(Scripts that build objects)
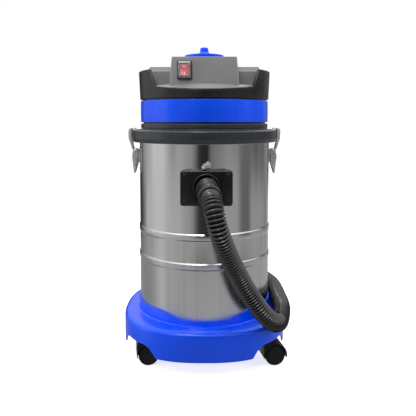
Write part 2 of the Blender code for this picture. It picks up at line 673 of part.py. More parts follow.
def make_switch():
    frame = empty("switch_frame", switch_frame())
    lift = GAP + 0.0002
    outer = (SWITCH_WIDTH / 2, SWITCH_HEIGHT / 2)
    bezel = lofted([box_ring(0.0135, 0.0160, -0.016, 0.001), box_ring(0.0135, 0.0160, lift, 0.001),
                    box_ring(*outer, lift, 0.002), box_ring(*outer, 0.0045, 0.002),
                    box_ring(outer[0] - 0.002, outer[1] - 0.002, 0.0065, 0.0015)])
    bezel_object = solid("switch_bezel", bezel, "black_plastic", None, frame)
    well = block((-ROCKER_WIDTH / 2 - 0.0005, -ROCKER_HEIGHT / 2 - 0.0005, -0.013),
                 (ROCKER_WIDTH / 2 + 0.0005, ROCKER_HEIGHT / 2 + 0.0005, 0.020))
    shape_with(bezel_object, "rocker_well", well)
    half = ROCKER_HEIGHT / 2 - 0.0008
    outline = [(-half, 0.0045), (0.0, 0.0022), (half, 0.0045), (half - 0.0015, -0.0015), (0.0035, -0.0080),
               (-0.0035, -0.0080), (-half + 0.0015, -0.0015)]
    sideways = Matrix(((0, 0, 1, 0), (1, 0, 0, 0), (0, 1, 0, 0), (0, 0, 0, 1)))
    tilt = Matrix.Rotation(-ROCKER_TILT, 4, "X")
    solid("switch_rocker", prism(outline, -ROCKER_WIDTH / 2, ROCKER_WIDTH / 2), "red_plastic", tilt @ sideways, frame)
    dome = lofted([box_ring(outer[0] - 0.0028, outer[1] - 0.0022, 0.0068, 0.0015),
                   box_ring(outer[0] - 0.0038, outer[1] - 0.0032, 0.0115, 0.0020)])
    boot = solid("switch_dust_cover", dome, "clear_plastic", None, frame)
    inside = lofted([box_ring(outer[0] - 0.0036, outer[1] - 0.0030, 0.0050, 0.0012),
                     box_ring(outer[0] - 0.0046, outer[1] - 0.0040, 0.0107, 0.0015)])
    shape_with(boot, "dust_cover_hollow", inside)


def make_cap_and_gland():
    cap = [(0, CAP_BOTTOM), (CAP_RADIUS, CAP_BOTTOM), (CAP_RADIUS, CAP_RIM - 0.0015), (CAP_RADIUS - 0.0015, CAP_RIM),
           (0.0155, 0.7065), (0.0105, 0.7140), (0, 0.7140)]
    solid("top_cap", turned(cap, HIDDEN_FACETS, closed=False), "blue_plastic")
    screw = [(0, 0.7143), (0.0102, 0.7143), (0.0092, 0.7225), (0.0078, TOTAL_HEIGHT), (0, TOTAL_HEIGHT)]
    solid("top_cap_screw", turned(screw, 16, closed=False), "blue_plastic")
    gland = [(0.0045, -0.010), (0.0080, -0.010), (0.0080, GAP), (0.0125, GAP), (0.0125, 0.006), (0.0085, 0.009),
             (0.0065, 0.026), (0.0045, 0.026)]
    solid("cable_gland", turned(gland, 12), "rubber", gland_frame())


# ---- inside the head and the barrel -------------------------------------------------------------
def make_fan():
    wheel = [(0, 0.5300), (0.0080, 0.5300), (0.0120, 0.5400), (0.0600, 0.5460), (0.0600, 0.5480), (0.0050, 0.5480),
             (0.0050, 0.6480), (0, 0.6480)]
    rotor = solid("fan_rotor", turned(wheel, 16, closed=False), "motor_steel")
    blades = joined([(block((0.018, -0.0008, 0.5330), (0.058, 0.0008, 0.5470)),
                      Matrix.Rotation(math.tau * turn / 8, 4, "Z")) for turn in range(8)])
    shape_with(rotor, "fan_blades", blades, "UNION")


def make_motor():
    plate = [(0.042, DECK_TOP + GAP), (0.085, DECK_TOP + GAP), (0.085, 0.5173), (0.042, 0.5173)]
    solid("motor_mount_plate", turned(plate, SMALL_FACETS), "motor_steel")
    gasket = [(0.060, 0.5176), (0.072, 0.5176), (0.072, 0.5206), (0.060, 0.5206)]
    solid("motor_gasket", turned(gasket, SMALL_FACETS), "rubber")
    housing = [(0.069, 0.5209), (0.072, 0.5209), (0.072, 0.560), (0.0075, 0.560), (0.0075, 0.557), (0.069, 0.557)]
    shell = solid("fan_housing", turned(housing, SMALL_FACETS), "motor_steel")
    vents = joined([(block((0.050, -0.008, 0.551), (0.090, 0.008, 0.555)), Matrix.Rotation(math.tau * turn / 4, 4, "Z"))
                    for turn in range(4)])
    shape_with(shell, "fan_vents", vents)
    body = [(0.0057, 0.5603), (0.047, 0.5603), (0.047, 0.628), (0.030, 0.640), (0.0057, 0.640)]
    solid("motor_body", turned(body, SMALL_FACETS), "motor_steel")
    make_fan()
    foam = [(0.112, DECK_TOP + GAP), (0.142, DECK_TOP + GAP), (0.142, 0.560), (0.112, 0.560)]
    solid("exhaust_foam", turned(foam, HIDDEN_FACETS), "foam")


def make_float_and_filter():
    cage = [(0.0335, 0.440), (0.0335, 0.5067), (0.0560, 0.5067), (0.0560, DECK_UNDER - GAP), (0.0200, DECK_UNDER - GAP),
            (0.0200, 0.5072), (0.0310, 0.5072), (0.0310, 0.4430), (0.0080, 0.4430), (0.0080, 0.440)]
    cage_object = solid("float_cage", turned(cage, SMALL_FACETS), "white_plastic")
    windows = joined([(block((0.020, -0.009, 0.4480), (0.045, 0.009, 0.5000)),
                       Matrix.Rotation(math.tau * turn / 4, 4, "Z")) for turn in range(4)])
    shape_with(cage_object, "cage_windows", windows)
    middle = 0.4435 + 0.024
    ball = [(0, -0.024)] + [(0.024 * math.cos(math.radians(a)), 0.024 * math.sin(math.radians(a)))
                            for a in (-60, -30, 0, 30, 60)] + [(0, 0.024)]
    solid("float_ball", turned(ball, 16, closed=False), "white_plastic", moved(0, 0, middle))
    frame = [(0.1310, 0.4960), (0.1510, 0.4960), (0.1510, 0.5040), (0.1310, 0.5040)]
    solid("filter_ring", turned(frame, HIDDEN_FACETS), "black_plastic")
    cloth = [(0, 0.330), (0.0900, 0.330), (0.1050, 0.345), (0.1290, 0.4957), (0.1270, 0.4957), (0.1030, 0.347),
             (0.0890, 0.332), (0, 0.332)]
    solid("filter_bag", turned(cloth, SMALL_FACETS, closed=False), "filter_cloth")


# ---- latches ------------------------------------------------------------------------------------
def latch_cheek():
    """Side view of the lever's cheek: round about the pin, tapering down to the finger tip."""
    pin = (LATCH_PIN.x, LATCH_PIN.z)
    return [(0.1735, 0.4640)] + arc(pin, 0.0060, 20, 180, 4) + [(0.1592, 0.4520), (0.1675, 0.4230), (0.1690, 0.4230)]


def bail_outline():
    """Side view of the bail's strap, from the hook over the flange down to its pin."""
    outer = [(0.1655, 0.5325), (0.1765, 0.5325), (0.1805, 0.5305), (0.1825, 0.5260), (0.1815, 0.5060), (0.1722, 0.4790),
             (0.1692, 0.4632)]
    inner = [(0.1658, 0.4632), (0.1700, 0.4800), (0.1790, 0.5063), (0.1798, 0.5255), (0.1785, 0.5285),
             (0.1760, 0.5300), (0.1655, 0.5300)]
    return outer + inner


def mirrored(points, side):
    """The outline for the left side is the mirror image, in reverse order."""
    return points if side > 0 else [(-x, z) for x, z in reversed(points)]


def make_latch(name, side):
    def piece(label, outline, half, origin, parent=None):
        frame = moved(side * origin.x, 0, origin.z)
        local = frame.inverted() @ UPRIGHT
        bm = prism(mirrored(outline, side), -half, half)
        bm.transform(local)
        return solid(f"{label}_{name}", bm, "latch_steel", frame, parent)

    def across(x, z, radius, half, facets=10):
        bm = turned([(0, -half), (radius, -half), (radius, half), (0, half)], facets, closed=False)
        bm.transform(moved(side * x, 0, z) @ UPRIGHT)
        return bm

    inner_half = 0.0116
    ear = 0.0015
    base = [(0.150, 0.450), (0.1575, 0.450), (0.1575, 0.4705), (0.1690, 0.4730), (0.1700, 0.4765), (0.1680, 0.4805),
            (0.1640, 0.4815), (0.1575, 0.4810), (0.150, 0.4810)]
    bracket = piece("latch_bracket", base, LATCH_HALF, Vector((0.1575, 0, 0.465)))
    between = block((-0.030, -inner_half, 0.440), (0.030, inner_half, 0.490))
    shape_with(bracket, f"ear_space_{name}", between, place=moved(side * (0.1576 + 0.030), 0, 0))
    for end in (-1, 1):
        trim = block((-0.030, 0, 0.440), (0.030, 0.010, 0.490)) if end > 0 else block((-0.030, -0.010, 0.440),
                                                                                     (0.030, 0, 0.490))
        shape_with(bracket, f"ear_trim_{name}_{end}", trim,
                   place=moved(side * (0.1576 + 0.030), end * (inner_half + ear), 0))
    around = turned([(0, 0.40), (BARREL_RADIUS + GAP, 0.40), (BARREL_RADIUS + GAP, 0.49), (0, 0.49)], closed=False)
    shape_with(bracket, f"bracket_seat_{name}", around)
    shape_with(bracket, f"bracket_bore_{name}", across(LATCH_PIN.x, LATCH_PIN.z, 0.0018, 0.03))
    pin = across(LATCH_PIN.x, LATCH_PIN.z, 0.0015, 0.0158)
    frame = moved(side * LATCH_PIN.x, 0, LATCH_PIN.z)
    pin.transform(frame.inverted())
    solid(f"latch_pin_{name}", pin, "latch_steel", frame)

    lever = piece("latch_lever", latch_cheek(), LATCH_HALF, LATCH_PIN)
    cheek = 0.0015
    channel = [(0.150, 0.500), (0.150, 0.400), (0.1660, 0.400), (0.1660, 0.4300), (0.1718, 0.4545), (0.190, 0.4545),
               (0.190, 0.500)]
    space = prism(mirrored(channel, side), -LATCH_HALF + cheek, LATCH_HALF - cheek)
    space.transform(UPRIGHT)
    shape_with(lever, f"lever_channel_{name}", space)
    holes = joined([(across(LATCH_PIN.x, LATCH_PIN.z, 0.0018, 0.03), Matrix.Identity(4)),
                    (across(BAIL_PIN.x, BAIL_PIN.z, 0.0018, 0.03), Matrix.Identity(4))])
    shape_with(lever, f"lever_holes_{name}", holes)

    bail = piece("latch_bail", bail_outline(), 0.011, BAIL_PIN)
    shape_with(bail, f"bail_bar_{name}", across(BAIL_PIN.x, BAIL_PIN.z, 0.0015, 0.0158), "UNION")


# ---- the whole machine --------------------------------------------------------------------------
def clear_scene():
    for old in list(bpy.data.objects):
        bpy.data.objects.remove(old, do_unlink=True)


def main():
    clear_scene()
    make_tray()
    make_casters()
    make_barrel()
    make_inlet()
    make_lid()
    make_cover()
    make_motor_cover()
    make_switch()
    make_cap_and_gland()
    make_motor()
    make_float_and_filter()
    make_latch("left", -1)
    make_latch("right", 1)
    make_hose()


main()
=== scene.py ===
"""Looks of the wet and dry canister vacuum cleaner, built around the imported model.

Metres, +Z up, front towards -Y. Angles round the barrel start at the front and grow towards +X.
"""

import bisect
import math

import bmesh
import bpy
from mathutils import Matrix, Vector


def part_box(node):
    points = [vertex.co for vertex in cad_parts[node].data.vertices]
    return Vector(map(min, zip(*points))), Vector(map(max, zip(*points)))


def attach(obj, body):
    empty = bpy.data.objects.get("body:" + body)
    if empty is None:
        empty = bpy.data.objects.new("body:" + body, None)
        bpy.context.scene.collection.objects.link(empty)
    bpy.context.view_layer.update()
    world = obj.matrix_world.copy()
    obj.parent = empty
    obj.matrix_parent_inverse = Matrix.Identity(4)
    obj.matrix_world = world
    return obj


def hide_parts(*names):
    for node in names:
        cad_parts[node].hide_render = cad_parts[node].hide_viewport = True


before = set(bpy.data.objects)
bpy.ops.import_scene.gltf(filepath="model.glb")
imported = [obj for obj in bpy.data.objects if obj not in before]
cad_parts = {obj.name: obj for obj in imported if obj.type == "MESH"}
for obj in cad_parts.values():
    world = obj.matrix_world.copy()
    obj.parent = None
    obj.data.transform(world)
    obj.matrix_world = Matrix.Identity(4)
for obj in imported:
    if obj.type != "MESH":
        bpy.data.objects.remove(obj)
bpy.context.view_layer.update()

FINE = 144                  # steps round the large turned pieces
MEDIUM = 64                 # and round the middling ones
GAP = 0.0003                # air left between two pieces that meet
TALL = 0.03                 # half length of a cutter that passes right through a small piece
CORNERS = (("front_left", -1, -1), ("front_right", 1, -1), ("rear_left", -1, 1), ("rear_right", 1, 1))


# ---- shape helpers ----
def rounded(corners, steps=4, closed=True):
    """Replaces each corner (x, y, radius) by an arc that meets both of its sides."""
    points = []
    count = len(corners)
    for index, (x, y, radius) in enumerate(corners):
        here = Vector((x, y))
        if radius <= 0 or (not closed and index in (0, count - 1)):
            points.append((x, y))
            continue
        before = Vector(corners[index - 1][:2]) - here
        after = Vector(corners[(index + 1) % count][:2]) - here
        half = before.angle(after) / 2
        reach = min(radius / math.tan(half), 0.48 * before.length, 0.48 * after.length)
        used = reach * math.tan(half)
        bisector = (before.normalized() + after.normalized()).normalized()
        centre = here + bisector * (used / math.sin(half))
        first = here + before.normalized() * reach - centre
        last = here + after.normalized() * reach - centre
        start = math.atan2(first.y, first.x)
        turn = (math.atan2(last.y, last.x) - start + math.pi) % math.tau - math.pi
        for step in range(steps + 1):
            angle = start + turn * step / steps
            points.append((centre.x + used * math.cos(angle), centre.y + used * math.sin(angle)))
    return points


def swept(section, steps=FINE):
    """A closed skin round +Z; section(angle) gives as many (radius, height) points at each angle."""
    bm = bmesh.new()
    loops = []
    for step in range(steps):
        angle = math.tau * step / steps
        across, along = math.sin(angle), -math.cos(angle)
        loops.append([bm.verts.new((r * across, r * along, z)) for r, z in section(angle)])
    for loop, after in zip(loops, loops[1:] + loops[:1]):
        for here in range(len(loop)):
            below = (here + 1) % len(loop)
            bm.faces.new((loop[here], loop[below], after[below], after[here]))
    bmesh.ops.remove_doubles(bm, verts=bm.verts, dist=1e-6)
    bmesh.ops.recalc_face_normals(bm, faces=bm.faces)
    return bm


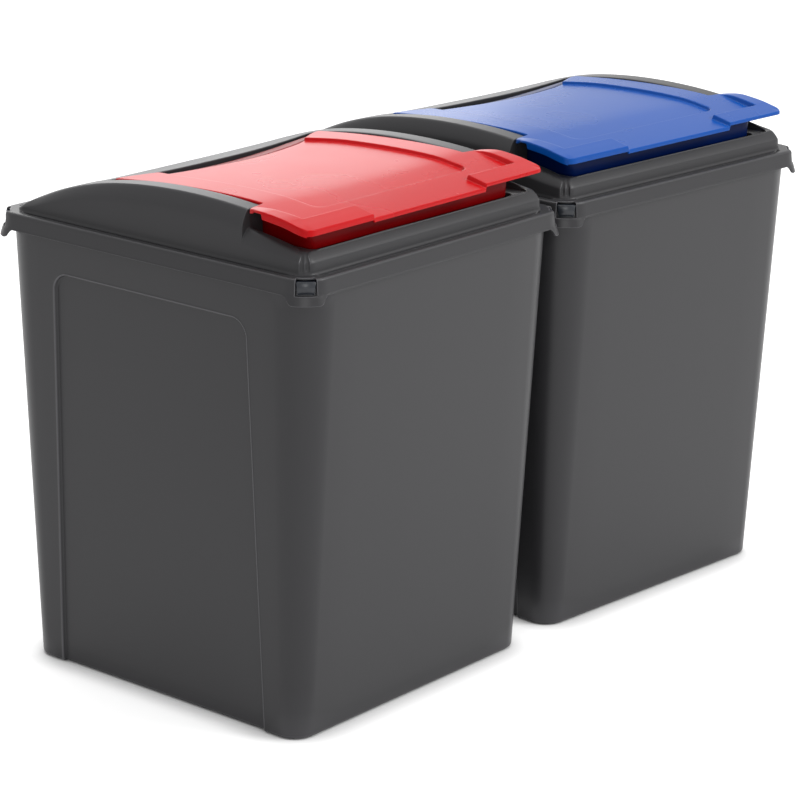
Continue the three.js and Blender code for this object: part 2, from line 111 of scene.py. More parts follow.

_YOUR TASK_. Both the line with "# ---- the whole" and the line with "imported = [obj" belong in the answer; write them out exactly, with every line between.

_TASK OUTPUT_.
# ---- the whole machine --------------------------------------------------------------------------
def clear_scene():
    for old in list(bpy.data.objects):
        bpy.data.objects.remove(old, do_unlink=True)


def main():
    clear_scene()
    make_tray()
    make_casters()
    make_barrel()
    make_inlet()
    make_lid()
    make_cover()
    make_motor_cover()
    make_switch()
    make_cap_and_gland()
    make_motor()
    make_float_and_filter()
    make_latch("left", -1)
    make_latch("right", 1)
    make_hose()


main()
=== scene.py ===
"""Looks of the wet and dry canister vacuum cleaner, built around the imported model.

Metres, +Z up, front towards -Y. Angles round the barrel start at the front and grow towards +X.
"""

import bisect
import math

import bmesh
import bpy
from mathutils import Matrix, Vector


def part_box(node):
    points = [vertex.co for vertex in cad_parts[node].data.vertices]
    return Vector(map(min, zip(*points))), Vector(map(max, zip(*points)))


def attach(obj, body):
    empty = bpy.data.objects.get("body:" + body)
    if empty is None:
        empty = bpy.data.objects.new("body:" + body, None)
        bpy.context.scene.collection.objects.link(empty)
    bpy.context.view_layer.update()
    world = obj.matrix_world.copy()
    obj.parent = empty
    obj.matrix_parent_inverse = Matrix.Identity(4)
    obj.matrix_world = world
    return obj


def hide_parts(*names):
    for node in names:
        cad_parts[node].hide_render = cad_parts[node].hide_viewport = True


before = set(bpy.data.objects)
bpy.ops.import_scene.gltf(filepath="model.glb")
imported = [obj for obj in bpy.data.objects if obj not in before]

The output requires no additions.